Avec ses crampons de fortune, Fontaine a inscrit trois des sept buts et offert deux passes décisives à Kopa.

France-Paraguay

Miroir-Sprint 9 juin 58

Pour autant, il ne fallait pas trop s’enflammer, le second match du groupe opposait l’équipe de France à sa bête noire, la Yougoslavie qui, à cette époque, comptait dans ses rangs de grands artistes tels Milos Milutinovic et Sekularac. Une fois encore, malgré deux buts de Just Fontaine, les Français s’inclinaient 2-3 dans les toutes dernières minutes.

Miroir-Sprint 16 juin 58

Pas de panique inutile, un succès contre l’Écosse permettra aux Tricolores de se qualifier pour les quarts de finale : « Le charmant petit stade provincial d’Orebro, avec ses tribunes de bois coquettes mais désuètes, ses 13 000 spectateurs pleins d’une admiration naïve et silencieuse pour les vedettes du football international qu’ils voyaient pour la première fois à l’œuvre, semblait constituer le cadre idéal pour une tranquille exhibition amicale de fin de saison. C’est pourtant dans cette ambiance apparemment peu propice aux émotions fortes que les joueurs de l’équipe de France et leurs dirigeants ont connu ce dimanche 15 juin 1958 la plus grande joie de leur carrière… La présence de Raymond Kopa a constitué comme on pouvait le pressentir le facteur décisif. Tout en rendant hommage à l’extraordinaire « sens du but » de Just Fontaine, les faits obligent à constater que le Rémois, très faible jusqu’ici en match international s’est imposé lorsqu’il a eu à ses côtés le constructeur de jeu qui pouvait exploiter ses qualités de réalisateur. »

ButClub avant France-Brésil 58

Françoise Sagan n’a pas encore écrit sa première pièce de théâtre Château en Suède, l’équipe de France écrit la première belle page de son histoire en étrillant l’Irlande 4 à 0 (deux buts de Justo).

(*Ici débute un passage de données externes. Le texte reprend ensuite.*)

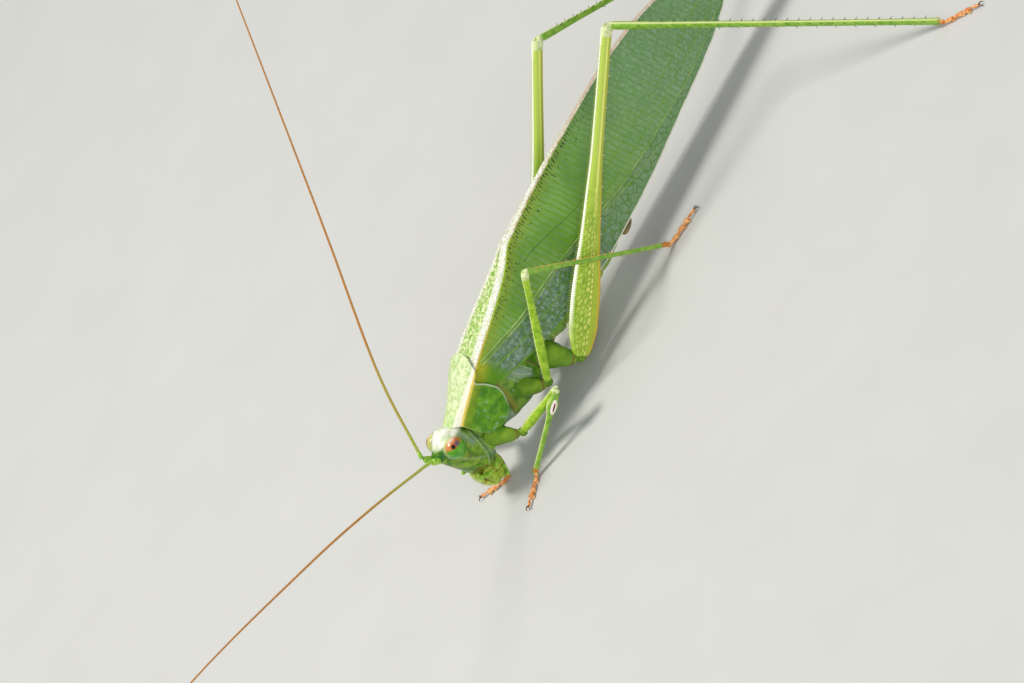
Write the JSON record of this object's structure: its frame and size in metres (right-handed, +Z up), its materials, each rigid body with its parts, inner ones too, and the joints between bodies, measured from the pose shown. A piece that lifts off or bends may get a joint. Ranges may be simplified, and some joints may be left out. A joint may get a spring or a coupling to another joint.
{
  "type": "long-horned grasshopper",
  "caption": "Slim leaf-green bush katydid standing on its feet, wings folded like a leaf, with long thread-like feelers and long hind legs.",
  "frame": {"origin": "centre of the bounding box on the floor that the feet stand on", "axes": "+Z up, head toward -X, the left side of the insect toward -Y; millimetre sizes stored in metres"},
  "size_m": [0.0936, 0.0384, 0.0423],
  "materials": {
    "cuticle": "smooth glossy green cuticle",
    "face": "glossy green face with faint brown lines",
    "disc": "finely grained pale green, cream edge stripe",
    "eye": "faceted brown above, green below",
    "wing": "leaf-green, leathery, netted with veins",
    "membrane": "green-tinted membrane with fine veins",
    "limb": "yellow-green with pale ridges",
    "foot": "orange pads, dark claws",
    "feeler": "fine ringed thread, yellow-brown",
    "mouth": "yellow-green mouthparts edged with brown",
    "belly": "soft banded green",
    "plate": "tan plates at the tip of the abdomen"
  },
  "bodies": {
    "root": {"pronotum": "disc", "head": "face", "thorax": "cuticle", "abdomen": "belly", "supra_anal_plate": "plate", "subgenital_plate": "belly", "labrum": "mouth", "labium": "mouth", "eye_left": "eye", "tegmen_left": "wing", "hindwing_left": "membrane", "mandible_left": "mouth", "cercus_left": "belly", "palp_maxillary_left": "mouth", "palp_labial_left": "mouth", "scape_left": "mouth", "antenna_left": "feeler", "eye_right": "eye", "tegmen_right": "wing", "hindwing_right": "membrane", "mandible_right": "mouth", "cercus_right": "belly", "palp_maxillary_right": "mouth", "palp_labial_right": "mouth", "scape_right": "mouth", "antenna_right": "feeler", "coxa_front_left": "cuticle", "femur_front_left": "limb", "tibia_front_left": "limb", "tarsus_front_left": "foot", "coxa_front_right": "cuticle", "femur_front_right": "limb", "tibia_front_right": "limb", "tarsus_front_right": "foot", "coxa_middle_left": "cuticle", "femur_middle_left": "limb", "tibia_middle_left": "limb", "tarsus_middle_left": "foot", "coxa_middle_right": "cuticle", "femur_middle_right": "limb", "tibia_middle_right": "limb", "tarsus_middle_right": "foot", "coxa_hind_left": "cuticle", "femur_hind_left": "limb", "tibia_hind_left": "limb", "tarsus_hind_left": "foot", "coxa_hind_right": "cuticle", "femur_hind_right": "limb", "tibia_hind_right": "limb", "tarsus_hind_right": "foot"}
  },
  "joints": []
}
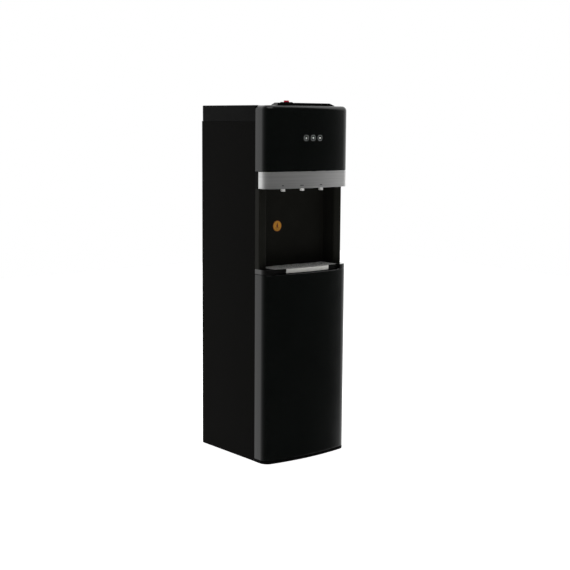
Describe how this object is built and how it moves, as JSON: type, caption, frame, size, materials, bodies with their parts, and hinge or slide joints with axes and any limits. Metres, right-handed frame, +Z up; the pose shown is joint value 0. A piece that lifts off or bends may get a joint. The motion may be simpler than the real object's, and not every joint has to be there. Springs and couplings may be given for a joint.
{
  "type": "water dispenser",
  "caption": "Tall free-standing water dispenser with a bottle cupboard behind a bowed door, an alcove with spouts and a drip tray, and press keys on top.",
  "frame": {"origin": "on the floor, under the middle of the overall box", "axes": "+Z up, -Y out of the bowed front, +X to the right of a person facing the front"},
  "size_m": [0.313, 0.33, 1.0558],
  "materials": {
    "black_steel": "satin black paint",
    "back_steel": "matt black paint",
    "zinc_steel": "zinc plated",
    "gloss_front": "glossy black",
    "black_plastic": "fine-grained black",
    "alcove_plastic": "semi-gloss black",
    "silver_band": "brushed silver",
    "grille_steel": "stainless",
    "strip_metal": "satin silver",
    "spout_plastic": "light grey",
    "lens_clear": "smoked clear",
    "red_plastic": "red",
    "green_plastic": "green",
    "grey_plastic": "dark grey",
    "white_plastic": "white",
    "valve_plastic": "natural",
    "silicone": "translucent silicone",
    "rubber_black": "matt",
    "stainless_tank": "stainless",
    "foam": "insulating foam",
    "copper": "copper",
    "board": "green board",
    "magnet": "dark",
    "cast_black": "black enamel"
  },
  "bodies": {
    "cabinet": {"base_pan": "black_plastic", "feet": "rubber_black", "side_panel_left": "black_steel", "side_panel_right": "black_steel", "rear_panel_lower": "back_steel", "rear_panel_upper": "back_steel", "top_cover": "black_plastic", "mid_shelf": "zinc_steel", "tank_shelf": "zinc_steel", "screws": "zinc_steel", "upper_front_panel": "gloss_front", "indicator_lenses": "lens_clear", "indicator_board": "board", "silver_band": "silver_band", "spout_housing": "black_plastic", "alcove_housing": "alcove_plastic", "ledge_frame": "alcove_plastic", "hinge_pins": "zinc_steel", "key_carrier": "grey_plastic", "key_axle": "zinc_steel", "valve_hot": "valve_plastic", "valve_room": "valve_plastic", "valve_cold": "valve_plastic", "spouts": "spout_plastic", "probe_cap": "white_plastic", "probe_tube": "white_plastic", "probe_clip": "grey_plastic", "probe_hose": "silicone", "pump": "grey_plastic", "water_hoses": "silicone", "cold_tank": "stainless_tank", "cold_tank_lid": "white_plastic", "cold_tank_foam": "foam", "evaporator_coil": "copper", "hot_tank": "stainless_tank", "hot_tank_jacket": "foam", "heating_element": "stainless_tank", "drain_pipe": "silicone", "compressor": "cast_black", "compressor_mounts": "rubber_black", "condenser": "cast_black", "refrigerant_lines": "copper", "control_box": "white_plastic", "rear_fittings": "black_plastic"},
    "door": {"door_skin": "gloss_front", "door_liner": "grey_plastic", "door_magnet": "magnet"},
    "drip_tray": {"drip_tray": "alcove_plastic", "tray_strip": "strip_metal"},
    "drip_grille": {"drip_grille": "grille_steel"},
    "key_hot": {"key_hot": "gloss_front"},
    "child_lock": {"child_lock": "red_plastic"},
    "key_room": {"key_room": "gloss_front"},
    "key_cold": {"key_cold": "gloss_front"},
    "push_rod_hot": {"push_rod_hot": "white_plastic"},
    "push_rod_room": {"push_rod_room": "white_plastic"},
    "push_rod_cold": {"push_rod_cold": "white_plastic"},
    "heat_switch": {"heat_switch": "red_plastic"},
    "cool_switch": {"cool_switch": "green_plastic"},
    "drain_cap": {"drain_cap": "red_plastic"}
  },
  "joints": [
    {"name": "door_hinge", "type": "hinge", "parent": "cabinet", "child": "door", "pos_m": [0.1485, -0.1082, 0.2842], "axis": [0, 0, 1], "range_deg": [0, 95]},
    {"name": "tray_slide", "type": "slide", "parent": "cabinet", "child": "drip_tray", "axis": [0, -1, 0], "range_m": [0, 0.1]},
    {"name": "grille_lift", "type": "slide", "parent": "drip_tray", "child": "drip_grille", "axis": [0, 0, 1], "range_m": [0, 0.04]},
    {"name": "key_hot_press", "type": "hinge", "parent": "cabinet", "child": "key_hot", "pos_m": [-0.072, -0.106, 1.034], "axis": [1, 0, 0], "range_deg": [0, 6], "stiffness_Nm_per_rad": 1, "springref_deg": -3.44},
    {"name": "key_room_press", "type": "hinge", "parent": "cabinet", "child": "key_room", "pos_m": [0, -0.106, 1.034], "axis": [1, 0, 0], "range_deg": [0, 6], "stiffness_Nm_per_rad": 1, "springref_deg": -3.44},
    {"name": "key_cold_press", "type": "hinge", "parent": "cabinet", "child": "key_cold", "pos_m": [0.072, -0.106, 1.034], "axis": [1, 0, 0], "range_deg": [0, 6], "stiffness_Nm_per_rad": 1, "springref_deg": -3.44},
    {"name": "push_rod_hot_travel", "type": "slide", "parent": "cabinet", "child": "push_rod_hot", "axis": [0, 0, -1], "range_m": [0, 0.002], "stiffness_N_per_m": 10, "springref_m": -0.005},
    {"name": "push_rod_room_travel", "type": "slide", "parent": "cabinet", "child": "push_rod_room", "axis": [0, 0, -1], "range_m": [0, 0.002], "stiffness_N_per_m": 10, "springref_m": -0.005},
    {"name": "push_rod_cold_travel", "type": "slide", "parent": "cabinet", "child": "push_rod_cold", "axis": [0, 0, -1], "range_m": [0, 0.002], "stiffness_N_per_m": 10, "springref_m": -0.005},
    {"name": "child_lock_slide", "type": "slide", "parent": "key_hot", "child": "child_lock", "axis": [0, 1, 0], "range_m": [0, 0.0045], "stiffness_N_per_m": 200, "springref_m": -0.002},
    {"name": "heat_switch_rock", "type": "hinge", "parent": "cabinet", "child": "heat_switch", "pos_m": [-0.022, 0.14, 0.9634], "axis": [1, 0, 0], "range_deg": [0, 16]},
    {"name": "cool_switch_rock", "type": "hinge", "parent": "cabinet", "child": "cool_switch", "pos_m": [0.022, 0.14, 0.9634], "axis": [1, 0, 0], "range_deg": [0, 16]},
    {"name": "drain_cap_pull", "type": "slide", "parent": "cabinet", "child": "drain_cap", "axis": [0, 1, 0], "range_m": [0, 0.02]}
  ],
  "couplings": [
    {"joint": "push_rod_hot_travel", "follows": "key_hot_press", "m_per_rad": 0.015},
    {"joint": "push_rod_room_travel", "follows": "key_room_press", "m_per_rad": 0.015},
    {"joint": "push_rod_cold_travel", "follows": "key_cold_press", "m_per_rad": 0.015}
  ]
}
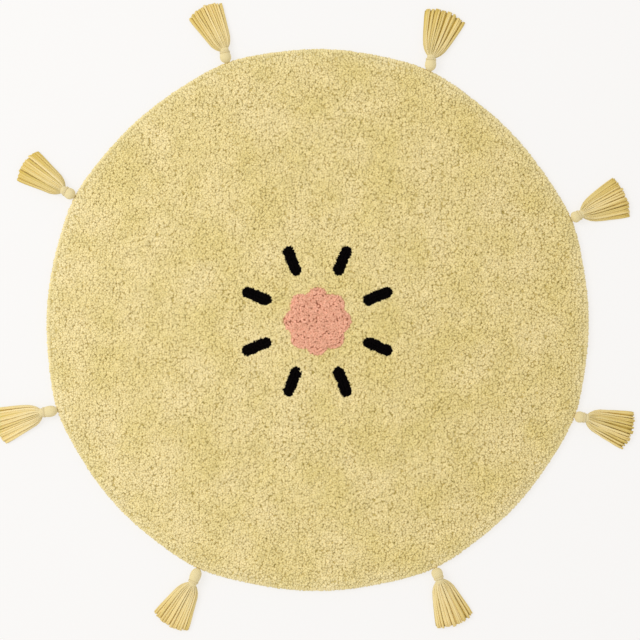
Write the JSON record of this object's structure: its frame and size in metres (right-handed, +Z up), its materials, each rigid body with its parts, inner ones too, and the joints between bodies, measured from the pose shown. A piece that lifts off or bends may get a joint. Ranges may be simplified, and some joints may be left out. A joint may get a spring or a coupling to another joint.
{
  "type": "sun-shaped kids rug",
  "caption": "Round tufted cotton rug for a child's room, with yarn tassels round its rim as the rays of a sun.",
  "frame": {"origin": "centre of the disc, on the flat underside that rests on the floor", "axes": "+Z up, away from the floor; +Y towards the top of the picture; +X towards its right"},
  "size_m": [1.2966, 1.2691, 0.0232],
  "materials": {
    "yellow_pile": "soft cut cotton pile, matt",
    "pink_pile": "soft cut cotton pile, matt",
    "black_pile": "soft cut cotton pile, matt",
    "tassel_yarn": "twisted cotton yarn, slight sheen",
    "tassel_tie_yarn": "wound cotton yarn, slight sheen"
  },
  "bodies": {
    "root": {"rug": "yellow_pile", "rosette": "pink_pile", "ray_1": "black_pile", "ray_2": "black_pile", "ray_3": "black_pile", "ray_4": "black_pile", "ray_5": "black_pile", "ray_6": "black_pile", "ray_7": "black_pile", "ray_8": "black_pile", "tassel_1": "tassel_yarn", "tassel_2": "tassel_yarn", "tassel_3": "tassel_yarn", "tassel_4": "tassel_yarn", "tassel_5": "tassel_yarn", "tassel_6": "tassel_yarn", "tassel_7": "tassel_yarn", "tassel_8": "tassel_yarn", "tassel_tie_1": "tassel_tie_yarn", "tassel_tie_2": "tassel_tie_yarn", "tassel_tie_3": "tassel_tie_yarn", "tassel_tie_4": "tassel_tie_yarn", "tassel_tie_5": "tassel_tie_yarn", "tassel_tie_6": "tassel_tie_yarn", "tassel_tie_7": "tassel_tie_yarn", "tassel_tie_8": "tassel_tie_yarn"}
  },
  "joints": []
}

Même François Thébaud, dans les colonnes de Miroir-Sprint, se frotte les yeux : « La France en demi-finale de la Coupe du Monde … Je rêve … C’est incroyable ! C’est impossible !
Et notre voisin de banquette dans la tribune de l’Iddrotsparken de Norrköping ne pouvait réussir à maîtriser un rire nerveux. Il suffisait en effet de revenir quelques semaines en arrière pour comprendre ce que cette victoire de l’équipe de France –en apparence si naturelle, si normale, si facile qu’elle s’exprimait au tableau d’affichage par le score de 4-0 – pouvait avoir de prodigieux et d’invraisemblable.
Souvenez-vous des sarcasmes, voire des injures par lesquelles une partie du public du Parc des Princes accueillait le dernier match de préparation des tricolores contre le Racing, les réserves qu’elle exprimait en termes ironiques sur la contribution de Kopa au rendement de la ligne d’avants française. Non, le public le « plus objectif du monde » (une appréciation qu’il faut décidément réviser) n’accordait pas le moindre crédit à cette équipe de France qui achevait sur une exhibition, à vrai dire assez terne, l’une des plus désastreuses saisons de son histoire, puisque hormis un succès insignifiant sur l’Islande, elle n’avait pas réussi à remporter une seule victoire.
Et voilà qu’en infligeant à l’Irlande le plus gros score des quarts de finale, elle posait avec autorité sa candidature au titre mondial ! Mais comment ces joueurs ont-ils réalisé en cette soirée inoubliable du jeudi 19 juin 1958 l’exploit de se classer parmi les quatre meilleures formations mondiales ? »…
Leur troisième but fut un véritable chef-d’œuvre. Kopa se débarrassa de deux adversaires avec une prodigieuse aisance, feinta la passe à Wisniewski et donna à Fontaine démarqué au centre une balle qui prit à contre-pied ses ultimes opposants. Calme comme dans une séance d’entraînement, Fontaine laissa Gregg tenter une sortie désespérée, exécuta un court crochet et expédia la balle dans les filets. »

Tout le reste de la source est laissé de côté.